Madieu Williams arrived in Minnesota in February 2008, having signed a six-year, $33 million free-agent contract that included around $13 million in guarantees. That made him among the highest-paid safeties in the NFL.
Williams wasn't known for his physical play, but what the Vikings valued was the ability he had shown in coverage during his first four NFL seasons with Cincinnati.
Vikings officials felt their belief in Williams was rewarded as they watched his performance early in training camp of 2008. Among those who had to be the most satisfied was defensive coordinator Leslie Frazier, who had served in the same role with the Bengals during Williams' rookie season in 2004.
But that optimism came to a sudden halt when Williams suffered a severe neck injury in camp that could have ended his career and cost him the first seven games of the season. Williams returned to start the final 10 games at free safety, started all 18 games in 2009 and then played in 14 last season, missing the final two because of a concussion.
There were some who wondered if Williams' start against the Bears on Dec. 20 would be his last in Minnesota.
It would be more than fair to say that Williams hasn’t lived up to the contract he received. Far too often, he seemed to take bad angles on tackles last season and then there was the Tom Brady pass that somehow seemed to go right through him and into the hands of Brandon Tate in New England's 28-18 victory in late October.
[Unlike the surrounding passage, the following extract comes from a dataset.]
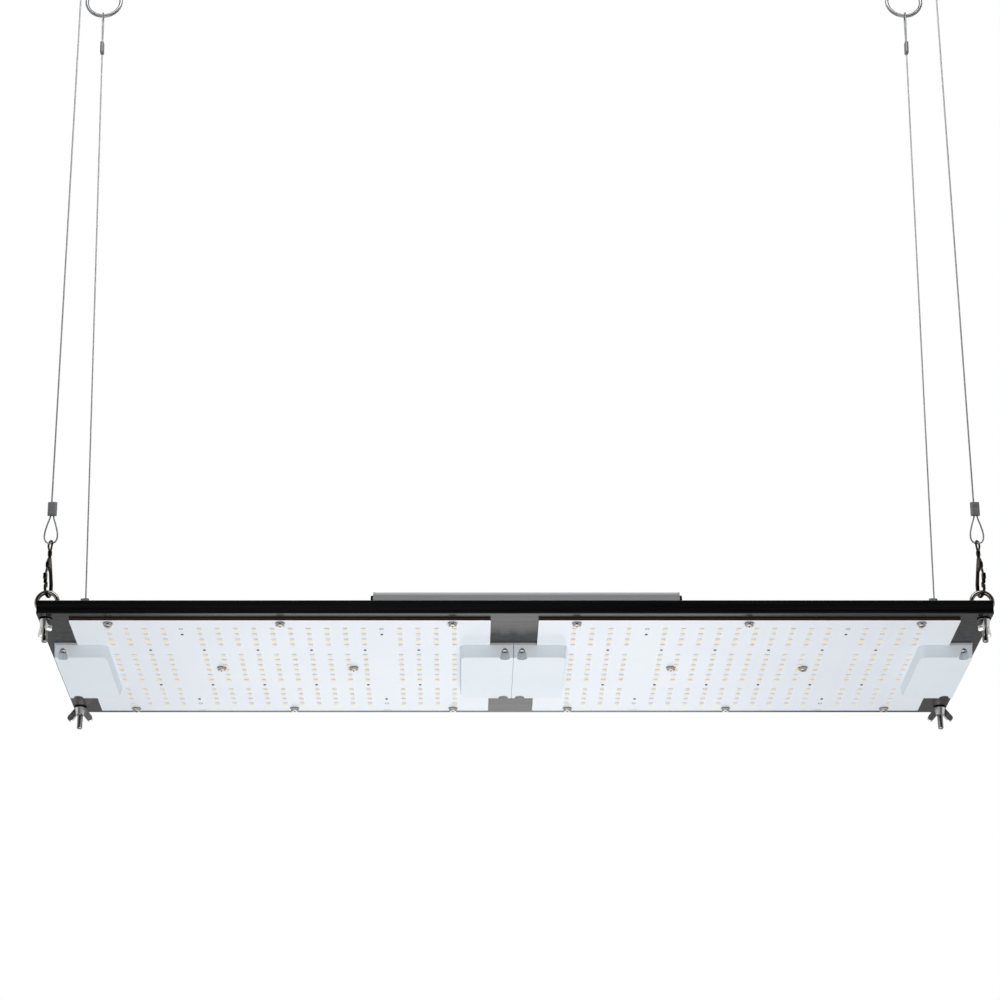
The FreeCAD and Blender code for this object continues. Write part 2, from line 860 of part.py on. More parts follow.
def wing():
    """One wing of a nut, leaning out and down from the hub."""
    half = wing_width / 2
    ear = box(-half, half, -wing_thickness / 2, wing_thickness / 2, -wing_length, 0)
    end_at = Vector(0, -wing_thickness / 2, -wing_length)
    end = Part.makeCylinder(half, wing_thickness, end_at, Vector(0, 1, 0))
    ear = turned(ear.fuse(end).removeSplitter(), -wing_lean, (0, 1, 0))
    return moved(ear, wing_start, 0, -wing_drop)


def wing_nut(side_x, side_y):
    """A wing nut hanging under the washer."""
    hub = Part.makeCone(nut_seat_radius, nut_end_radius, nut_height, Vector(0, 0, 0), Vector(0, 0, -1))
    nut = hub.fuse(wing()).fuse(turned(wing(), 180))
    above = box(-wing_length, wing_length, -wing_length, wing_length, 0, wing_length)
    nut = nut.cut(above)
    nut = nut.cut(post(bolt_radius + nut_clearance, 0, 0, -2 * wing_length, 0)).removeSplitter()
    if side_y < 0:
        nut = turned(nut, side_x * wing_turn_front)
    return moved(nut, side_x * bolt_x, side_y * bolt_y, plate_bottom - washer_thickness)


# Hanging lines. Each is drawn upright from the eye's inner top, then leaned to its ring.

def line_start(side_x, side_y):
    """The highest point inside a bolt's eye."""
    return Vector(side_x * bolt_x, side_y * bolt_y, eye_center_height + eye_inner_radius)


def line_end(side_x, side_y):
    """The centre of the ring's bar that a hanging line ends on."""
    offset = rear_ring_offset if side_y > 0 else front_ring_offset
    return Vector(side_x * (bolt_x + offset), side_y * bolt_y, ring_bar_height)


def line_length(side_x, side_y):
    """The length of a hanging line."""
    return (line_end(side_x, side_y) - line_start(side_x, side_y)).Length


def line_placement(side_x, side_y):
    """Local Z up the line, local Y outboard."""
    start = line_start(side_x, side_y)
    along = (line_end(side_x, side_y) - start).normalize()
    across = Vector(0, side_y, 0).cross(along).normalize()
    outboard = along.cross(across)
    return Placement(start, Rotation(across, outboard, along, "ZXY"))


def on_line(shape, side_x, side_y):
    """A shape moved from the upright local frame to its hanging line."""
    copy = shape.copy()
    copy.Placement = line_placement(side_x, side_y).multiply(copy.Placement)
    return copy


def hook_body():
    """The hook, from its nose round the bar and up the spine to the swivel pin."""
    r = hook_bar_radius
    bend = hook_bend_radius
    center = bend - r - hook_eye_gap
    inner = bend - r
    outer = bend + r
    low = Vector(0, 0, center - bend)
    arc = Part.Arc(Vector(0, bend, center), low, Vector(0, -bend, center)).toShape()
    section = Part.Wire([Part.makeCircle(r, Vector(0, bend, center), Vector(0, 0, 1))])
    hook = Part.Wire([arc]).makePipeShell([section], True, False)
    nose_top = center + nose_height
    hook = hook.fuse(post(r, 0, bend, center, nose_top)).fuse(ball(r, (0, bend, nose_top)))
    hook = hook.fuse(post(r, 0, -bend, center, spine_bend_height))
    slot_wall = trigger_pin_offset - trigger_hub_radius - trigger_slot_gap
    ear_side = trigger_pin_offset + ear_reach
    spine = plate_outline([
        (-outer, spine_low_height),
        (-inner, spine_low_height),
        (-inner, spine_bend_height),
        (-spine_top_inset, window_top_height),
        (slot_wall - 0.1, shoulder_base_height),
        (ear_side, shoulder_base_height),
        (ear_side, trigger_pin_height + ear_top_rise),
        (hook_neck_radius, shoulder_top_height),
        (-hook_neck_radius, shoulder_top_height),
        (-shoulder_side_reach, shoulder_side_height),
        (-outer, spine_bend_height),
    ], shoulder_half)
    long_edges = [edge for edge in spine.Edges if edge.Length > 4.2]
    spine = spine.makeFillet(hook_edge_radius, long_edges)
    slot_half = shoulder_half - ear_thickness
    slot_top = trigger_pin_height + trigger_hub_radius + trigger_slot_gap
    slot = box(-slot_half, slot_half, slot_wall, outer, shoulder_base_height - 1, slot_top)
    pin_hole = bar(trigger_pin_radius, (-shoulder_half, trigger_pin_offset, trigger_pin_height),
                   (shoulder_half, trigger_pin_offset, trigger_pin_height))
    spine = spine.cut(slot).cut(pin_hole)
    pocket_low = hook_neck_top + swivel_axial_gap + swivel_floor
    head_low = pocket_low + swivel_head_gap
    neck = post(hook_neck_radius, 0, 0, shoulder_top_height - 0.8, hook_neck_top)
    pin = post(swivel_pin_radius, 0, 0, hook_neck_top, head_low)
    head = post(swivel_head_radius, 0, 0, head_low, head_low + swivel_head_height)
    return hook.fuse([spine, neck, pin, head]).removeSplitter()


def on_hook(shape, side_x, side_y):
    """A shape of the hook, turned a little on its line and moved there."""
    return on_line(turned(shape, -side_x * side_y * hook_turn), side_x, side_y)


def snap_hook(side_x, side_y):
    """A snap hook and the rivet that its trigger turns on."""
    reach = shoulder_half + trigger_pin_proud
    pin = bar(trigger_pin_radius, (-reach, trigger_pin_offset, trigger_pin_height),
              (reach, trigger_pin_offset, trigger_pin_height))
    return on_hook(group([hook_body(), pin]), side_x, side_y)


def snap_trigger(side_x, side_y):
    """The sprung gate of a hook, with its thumb tab."""
    r = hook_bar_radius
    bend = hook_bend_radius
    nose_tip = bend - r - hook_eye_gap + nose_height + r
    low = nose_tip + trigger_nose_gap
    wide_top = low + trigger_wide_height
    y_low = bend - 0.8 * r
    y_high = bend + 0.8 * r
    tongue_half = shoulder_half - ear_thickness - trigger_side_gap
    tongue = plate_outline([
        (y_low, wide_top - 1),
        (y_high, wide_top - 1),
        (y_high, wide_top),
        (trigger_pin_offset + trigger_hub_radius, trigger_pin_height),
        (trigger_pin_offset - 0.5 * trigger_hub_radius, trigger_pin_height - 0.8 * trigger_hub_radius),
        (y_low, wide_top),
    ], tongue_half)
    hub = bar(trigger_hub_radius, (-tongue_half, trigger_pin_offset, trigger_pin_height),
              (tongue_half, trigger_pin_offset, trigger_pin_height))
    half = shoulder_half
    plate = box(-half, half, y_low, y_high, low, wide_top)
    plate = plate.makeFillet(0.4, plate.Edges)
    lip_high = bend - r - hook_eye_gap
    lip_low = lip_high - trigger_lip_thickness
    lip = box(-0.8 * r, 0.8 * r, lip_low, lip_high, low - trigger_lip_drop, low + 1.2)
    web = box(-0.8 * r, 0.8 * r, lip_low, y_low + 0.6, low + 0.1, low + 1.2)
    tab = box(-half, half, y_high - 0.4, y_high + thumb_tab_reach, wide_top - thumb_tab_height, wide_top)
    tab = tab.makeFillet(0.6, tab.Edges)
    gate = tongue.fuse([hub, plate, lip, web, tab]).removeSplitter()
    bore_radius = trigger_pin_radius + trigger_running_gap
    gate = gate.cut(bar(bore_radius, (-tongue_half, trigger_pin_offset, trigger_pin_height),
                        (tongue_half, trigger_pin_offset, trigger_pin_height)))
    return on_hook(gate, side_x, side_y)


def swivel_eye(side_x, side_y):
    """The small bail that the hook's pin turns in and the wire's loop holds."""
    low = hook_neck_top + swivel_axial_gap
    high = low + swivel_socket_length
    socket = post(swivel_socket_radius, 0, 0, low, high)
    rims = [edge for edge in socket.Edges if edge.BoundBox.ZLength < 0.01]
    socket = socket.makeFillet(0.3, rims)
    center = Vector(0, 0, bail_arch_height)
    arch = Part.makeTorus(bail_bend_radius, bail_wire_radius, center, Vector(0, 1, 0), -180, 180, 360)
    below = box(-9, 9, -9, 9, low - 9, bail_arch_height)
    arch = arch.cut(below)
    pieces = [arch]
    for sign in (-1, 1):
        foot = (sign * bail_foot_radius, 0, high - bail_foot_sink)
        top = (sign * bail_bend_radius, 0, bail_arch_height)
        pieces.append(bar(bail_wire_radius, foot, top))
        pieces.append(ball(bail_wire_radius, top))
    eye = socket.fuse(pieces).removeSplitter()
    bore = post(swivel_pin_radius + swivel_running_gap, 0, 0, low - 1, low + swivel_floor)
    pocket_high = low + swivel_floor + swivel_head_height + 2 * swivel_head_gap
    pocket = post(swivel_head_radius + swivel_running_gap, 0, 0, low + swivel_floor, pocket_high)
    eye = eye.cut(bore).cut(pocket)
    return on_line(turned(eye, side_x * bail_turn), side_x, side_y)


def wire_route(length):
    """A wire's route in its upright frame, from one tail round both loops to the other."""
    tail_low = low_ferrule_start + ferrule_length - tail_cover
    tail_high = length - high_ferrule_drop - ferrule_length + tail_cover
    half = strand_spread
    low = wire_low_height
    lower = [
        (half, 0, 57.5),
        (2.95, 0, 51.0),
        (4.55, 0, 44.1),
        (4.2, 0, 39.7),
        (1.9, 0, low),
    ]
    upper = [
        (0, half, length - 26.0),
        (0, 1.8, length - 18.5),
        (0, 2.6, length - 11.0),
        (0, 2.85, length - 4.0),
        (0, 2.4, length + 2.45),
    ]
    far_lower = [(-x, y, z) for x, y, z in lower]
    far_upper = [(x, -y, z) for x, y, z in reversed(upper)]
    ends = [(-half, 0, tail_low)], [(0, -half, tail_high)]
    return ends[0] + far_lower + list(reversed(lower)) + upper + far_upper + ends[1]


def hang_wire(side_x, side_y):
    """One steel rope with a loop at each end."""
    route = wire_route(line_length(side_x, side_y))
    return on_line(tube(route, wire_radius), side_x, side_y)


def ferrules(side_x, side_y):
    """The two pressed sleeves of one rope."""
    length = line_length(side_x, side_y)
    half_width = ferrule_width / 2
    half_thickness = ferrule_thickness / 2
    sleeve = box(-half_width, half_width, -half_thickness, half_thickness, 0, ferrule_length)
    upright = [edge for edge in sleeve.Edges if edge.BoundBox.ZLength > ferrule_length - 0.1]
    sleeve = sleeve.makeFillet(ferrule_round, upright)
    high_start = length - high_ferrule_drop - ferrule_length
    rope = tube(wire_route(length), wire_radius + ferrule_fit)
    low = moved(sleeve, 0, 0, low_ferrule_start).cut(rope)
    high = moved(turned(sleeve, 90), 0, 0, high_start).cut(rope)
    return on_line(group(low.Solids + high.Solids), side_x, side_y)


def hanging_rings(side):
    """The two welded steel rings of one end, upright, that the ceiling's hooks would carry."""
    rings = []
    for side_y in (-1, 1):
        center = line_end(side, side_y) + Vector(0, 0, ring_bend_radius)
        rings.append(Part.makeTorus(ring_bend_radius, ring_section_radius, center, Vector(0, 1, 0)))
    return group(rings)


def all_nodes():
    """Every piece under its name."""
    nodes = {
        "heat_sink": heat_sink(),
        "board_components": board_components(),
        "board_screws": board_screws(),
        "board_screw_washers": board_screw_washers(),
        "cover_screws": cover_screws(),
        "terminal_blocks": terminal_blocks(),
        "jumper_leads": jumper_leads(),
        "output_lead": output_lead(),
        "lead_grommet": lead_grommet(),
        "driver_case": driver_case(),
        "driver_cap_screws": driver_cap_screws(),
        "driver_mount_screws": driver_mount_screws(),
        "driver_circuit_board": driver_circuit_board(),
        "driver_transformer": driver_transformer(),
        "mains_gland": gland(-1),
        "output_gland": gland(1),
    }
    for name, side in sides.items():
        nodes["board_" + name] = board(side)
        nodes["leds_" + name] = leds(side)
        nodes["cover_%s_outer" % name] = placed_cover(side, 1)
        nodes["cover_%s_inner" % name] = placed_cover(side, -1)
        nodes["driver_cap_" + name] = driver_cap(side)
        nodes["rings_" + name] = hanging_rings(side)
    for name, corner in corners.items():
        nodes["eye_bolt_" + name] = eye_bolt(*corner)
        nodes["washer_" + name] = washer(*corner)
        nodes["wing_nut_" + name] = wing_nut(*corner)
        nodes["snap_hook_" + name] = snap_hook(*corner)
        nodes["snap_trigger_" + name] = snap_trigger(*corner)
        nodes["swivel_eye_" + name] = swivel_eye(*corner)
        nodes["hang_wire_" + name] = hang_wire(*corner)
        nodes["ferrules_" + name] = ferrules(*corner)
    return nodes


os.makedirs("parts", exist_ok=True)
for node_name, node_shape in all_nodes().items():
    node_shape.exportStep("parts/%s.step" % node_name)
for corner_name, corner_sides in corners.items():
    report_route("hang_wire_" + corner_name, wire_route(line_length(*corner_sides)), wire_radius)
report_route("output_lead", lead_route(), jacket_radius)
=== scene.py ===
import math

import bpy
from mathutils import Matrix, Vector


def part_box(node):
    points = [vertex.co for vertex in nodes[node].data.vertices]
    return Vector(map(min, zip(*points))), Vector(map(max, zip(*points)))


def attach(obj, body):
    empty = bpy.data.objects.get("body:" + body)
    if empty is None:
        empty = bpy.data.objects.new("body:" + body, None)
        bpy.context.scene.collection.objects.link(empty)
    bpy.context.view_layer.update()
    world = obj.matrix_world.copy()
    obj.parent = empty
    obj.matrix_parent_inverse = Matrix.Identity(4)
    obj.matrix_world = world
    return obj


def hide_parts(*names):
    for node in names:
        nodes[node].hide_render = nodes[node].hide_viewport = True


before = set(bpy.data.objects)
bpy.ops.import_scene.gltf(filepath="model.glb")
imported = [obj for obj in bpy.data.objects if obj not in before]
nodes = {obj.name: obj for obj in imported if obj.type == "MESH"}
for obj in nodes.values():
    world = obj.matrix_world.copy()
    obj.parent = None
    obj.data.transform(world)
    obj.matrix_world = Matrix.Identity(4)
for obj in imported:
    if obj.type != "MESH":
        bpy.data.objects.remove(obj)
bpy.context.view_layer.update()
MM = 0.001

# ---------------------------------------------------------------------------------------
# Camera. It looks up at the lamp from in front and below, a little left of its middle,
# with a long lens, so that the white boards show as a shallow strip under the black edge.

plate_low, plate_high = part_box("heat_sink")
camera_left = 37.2 * MM
camera_stand_off = 1585.1 * MM
camera_below_plate = 633.2 * MM
camera_pitch = math.radians(24.3)
lens_mm = 92.63
view_shift = 0.0411
sensor_mm = 36.0

camera_data = bpy.data.cameras.new("camera")
camera_data.lens = lens_mm
camera_data.sensor_width = sensor_mm
camera_data.shift_x = view_shift
camera = bpy.data.objects.new("camera", camera_data)
bpy.context.scene.collection.objects.link(camera)
camera.location = (-camera_left, plate_low.y - camera_stand_off, plate_low.z - camera_below_plate)
camera.rotation_euler = (math.pi / 2 + camera_pitch, 0, 0)
bpy.context.scene.camera = camera


# ---------------------------------------------------------------------------------------
# Wire ropes. Each hanger is a 1.2 mm galvanised steel rope of twisted strands, with a loop
# at both ends: the lower one holds the snap hook's swivel eye, the upper one hangs on a ring.
# Where two values are keyed -1 and 1, they are the front ropes' and the rear ropes'.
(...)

But if the Vikings are preparing to jettison Williams when the NFL lockout ends, coach Leslie Frazier isn't tipping his hand. Remember, the Vikings also could have made the move before the lockout began.
"[He] provides great leadership for us in the secondary," Frazier said this week at the NFL coaches breakfast in New Orleans. "We’d like for him to get his hands on a few more balls [he had one interception in 2010 and has three in three years with the Vikings], but his leadership is probably the thing that really sticks out -- just being able to control our secondary, get guys lined up correctly, understanding the system. That’s probably the biggest asset to what we do, and until we have another guy who we think can supplant him in that role, that’s the way it’ll probably be."
Frazier did mention that Tyrell Johnson could compete with Williams for the free safety job when football resumes, but Johnson has had his own issues and lost the strong safety battle in training camp last year to Husian Abdullah. Johnson ended up being active for only seven games. (We'll have more on Johnson's situation on a later blog.)
So what about Williams' issues with taking poor angles?
"Sure, if you talked to Madieu, he would say ‘there are some things I can improve on,'" Frazier said. "He’d like to get more hands on [the football], and he’d like to get more turnovers, like to be a little better tackler in certain situations. Those are all things that I’m sure he’d say he wants to improve on, and he will.
"He still has a chance to. But I still think that neck injury from a few years ago has kind of stuck with him a little bit. But I’ve seen him improve in some areas where he was good at in the past -- even this past season in certain instances. So, I think he’s getting better at some things, but this offseason will be critical to his future success."
It will be interesting to see how things play out with Williams, who won the prestigious Walter Payton NFL Man of the Year in 2010 for his wide-ranging charitable work. Williams' contract with the Vikings was renegotiated in December 2009, but his base salary is still slated to jump from $2.974 million in 2010 to $5.4 million each of the next three seasons.